:: Data section
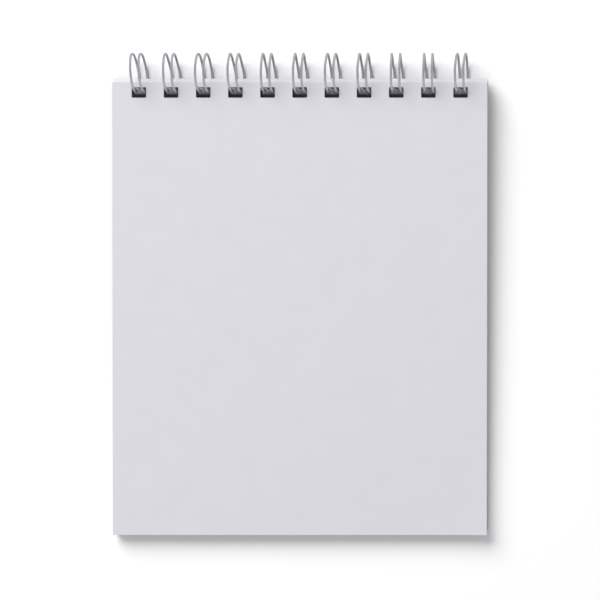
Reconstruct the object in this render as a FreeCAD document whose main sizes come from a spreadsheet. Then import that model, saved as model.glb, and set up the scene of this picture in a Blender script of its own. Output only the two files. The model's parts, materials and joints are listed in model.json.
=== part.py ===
import FreeCAD, Part
import math
import os
import Sketcher

# A top-bound writing pad: a white front cover, a block of loose sheets and a backing board, held
# by one twin-loop wire. Millimetres. X runs along the rings, +Y points at them, +Z is up.
# The pieces are drawn round the axis of the rings and then laid down together at rest.

doc = FreeCAD.newDocument("notebook")
sizes = doc.addObject("Spreadsheet::Sheet", "sizes")
driving = [
    ("pageWidth", 148.0, "across the rings"),
    ("pageLength", 179.0, "from the bound edge to the free edge"),
    ("coverThick", 0.3, "white card in front"),
    ("blockThick", 4.1, "all the sheets pressed together"),
    ("boardThick", 0.8, "backing board"),
    ("holePitch", 12.7, "two rings to the inch"),
    ("holeCount", 11, "punched holes, each with one pair of wires"),
    ("holeWidth", 5.8, "punched hole along the rings"),
    ("holeHeight", 4.2, "punched hole across the rings"),
    ("holeMargin", 1.9, "from the bound edge to the hole"),
    ("ringSize", 15.9, "outside width of a ring"),
    ("wireSize", 1.0, "wire diameter"),
    ("wirePair", 3.25, "between the two wires of one ring"),
    ("wireSeat", 0.5, "how far the wire sits from the hole's middle, towards the rings"),
    ("wireEnd", 2.5, "straight cut end beyond the first and last bend"),
    ("ringLean", 0.8, "how far the top of a ring leans sideways"),
    ("faceRise", 1.5, "front face above the axis of the rings"),
    ("seamClearance", 0.1, "above and below the wire that lies between the block and the board"),
    ("tipClearance", 0.15, "between the tip of a ring and the wire that it closes on"),
    ("sheetClearance", 0.05, "between the block and each cover"),
    ("frontSlide", 0.15, "how far the front cover sits to the left on the rings"),
    ("blockSlide", 0.15, "how far the block sits to the right on the rings"),
    ("boardSlide", 0.6, "how far the board sits to the right on the rings"),
    ("boardSeat", 0.3, "how far the wire sits from the middle of the board's hole"),
    ("fanShift", 1.74, "how much nearer the rings the lowest sheet reaches than the top one"),
]
for row, (name, value, meaning) in enumerate(driving, start=1):
    sizes.set("A%d" % row, name)
    sizes.set("B%d" % row, str(value))
    sizes.set("C%d" % row, meaning)
    sizes.setAlias("B%d" % row, name)
doc.recompute()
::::
• Written exercise
Print again each line of the listing above, exactly as it appears.

• Result for this exercise
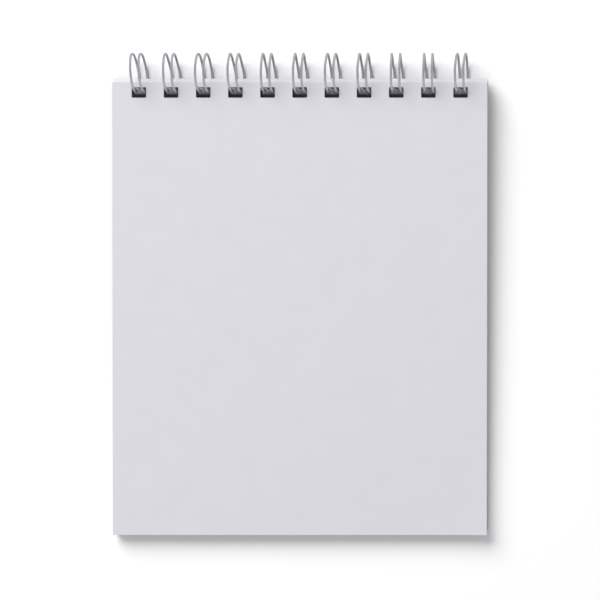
Reconstruct the object in this render as a FreeCAD document whose main sizes come from a spreadsheet. Then import that model, saved as model.glb, and set up the scene of this picture in a Blender script of its own. Output only the two files. The model's parts, materials and joints are listed in model.json.
=== part.py ===
import FreeCAD, Part
import math
import os
import Sketcher

# A top-bound writing pad: a white front cover, a block of loose sheets and a backing board, held
# by one twin-loop wire. Millimetres. X runs along the rings, +Y points at them, +Z is up.
# The pieces are drawn round the axis of the rings and then laid down together at rest.

doc = FreeCAD.newDocument("notebook")
sizes = doc.addObject("Spreadsheet::Sheet", "sizes")
driving = [
    ("pageWidth", 148.0, "across the rings"),
    ("pageLength", 179.0, "from the bound edge to the free edge"),
    ("coverThick", 0.3, "white card in front"),
    ("blockThick", 4.1, "all the sheets pressed together"),
    ("boardThick", 0.8, "backing board"),
    ("holePitch", 12.7, "two rings to the inch"),
    ("holeCount", 11, "punched holes, each with one pair of wires"),
    ("holeWidth", 5.8, "punched hole along the rings"),
    ("holeHeight", 4.2, "punched hole across the rings"),
    ("holeMargin", 1.9, "from the bound edge to the hole"),
    ("ringSize", 15.9, "outside width of a ring"),
    ("wireSize", 1.0, "wire diameter"),
    ("wirePair", 3.25, "between the two wires of one ring"),
    ("wireSeat", 0.5, "how far the wire sits from the hole's middle, towards the rings"),
    ("wireEnd", 2.5, "straight cut end beyond the first and last bend"),
    ("ringLean", 0.8, "how far the top of a ring leans sideways"),
    ("faceRise", 1.5, "front face above the axis of the rings"),
    ("seamClearance", 0.1, "above and below the wire that lies between the block and the board"),
    ("tipClearance", 0.15, "between the tip of a ring and the wire that it closes on"),
    ("sheetClearance", 0.05, "between the block and each cover"),
    ("frontSlide", 0.15, "how far the front cover sits to the left on the rings"),
    ("blockSlide", 0.15, "how far the block sits to the right on the rings"),
    ("boardSlide", 0.6, "how far the board sits to the right on the rings"),
    ("boardSeat", 0.3, "how far the wire sits from the middle of the board's hole"),
    ("fanShift", 1.74, "how much nearer the rings the lowest sheet reaches than the top one"),
]
for row, (name, value, meaning) in enumerate(driving, start=1):
    sizes.set("A%d" % row, name)
    sizes.set("B%d" % row, str(value))
    sizes.set("C%d" % row, meaning)
    sizes.setAlias("B%d" % row, name)
doc.recompute()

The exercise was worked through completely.